Drebin wasn’t being ironic -- he is incapable of irony -- and neither was Officer Barbrady of South Park (pictured at the top of the post), who also favors the phrase, but basically everyone else who’s said “Nothing to see here” since has been trying to be funny. The first notable post-Police Squad instance was this Far Side cartoon from 1990 (hat tip to the commenter who mentioned it on a wordwizard.com forum):
The phrase’s first appearance in the Proquest Newsstand database is a 1991 humor column in the Orlando Sentinel: “If you have mistakenly wandered into this column and thought you were reading some wimpy piece on the latest nose hair fashions or the first TV anchor to have journalism experience, please move along. Nothing to see here. Please move along. Nothing to see here.” A New York Times review of The Adventures of Elmo in Grouchland (1999) describes a “scene in which Elmo chases his blanket, accidentally whisked away by a passing Muppet Rollerblader, down the street and tells the gathered crowd to move on. ‘Nothing to see here,’ he tells the onlookers. ‘Just a little monster trying to get his blanket back.’”
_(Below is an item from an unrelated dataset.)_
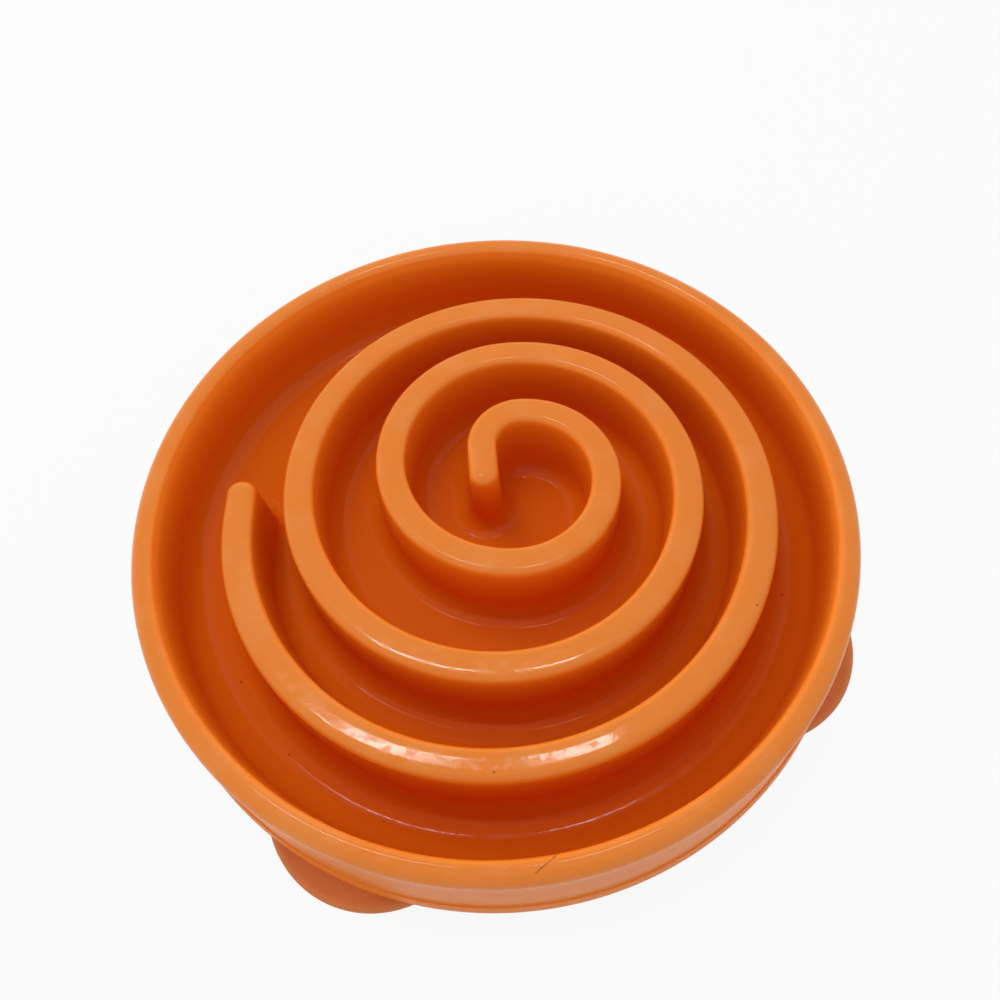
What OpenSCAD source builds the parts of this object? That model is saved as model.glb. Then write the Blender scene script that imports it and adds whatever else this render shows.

Things didn’t really start taking off till the early 2000s, as seen in this chart, showing the frequency of “nothing to see here” in the ProQuest database of newspapers. (Google Ngram Viewer tells a similar story.)
As the chart suggests, 2017 (which still has a month to go, don’t forget) is the most popular year, by far, for the phrase. A February cover of Time showed Donald Trump sitting behind his desk as a hurricane seems to be engulfing the Oval Office. The caption: “Nothing to See Here.” And it’s Rachel Maddow’s go-to comment as she describes the scandal of the day, each evening on her MSNBC show.
The general recent popularity of the phrase stems from the way it nails a bureaucratic tendency to sweep inconvenient or damaging news under the rug. And its ubiquity this year speaks to the daily drip of malfeasance, scandal, and idiocy coming from the halls of power and influence. The perpetrators really have no recourse but to express, by everything they say and do, “Move along, there’s nothing to see here.”
They normally don’t say the words. An exception occurred a few weeks ago, when Jim Zeigler, the state auditor of Alabama, gave his take on the actions of the Republican senatorial candidate Roy Moore. “Single man, early 30s, never been married, dating teenage girls. Never been married and he liked younger girls. According to the Washington Post account he never had sexual intercourse with any of them.” Zeigler’s conclusion:
“There’s nothing to see here.”
Sorry, Mr. Zeigler. At this late date it is impossible to utter that phrase unironically, and one cannot but conclude that in the case of Roy Moore, there’s a whole lot to see.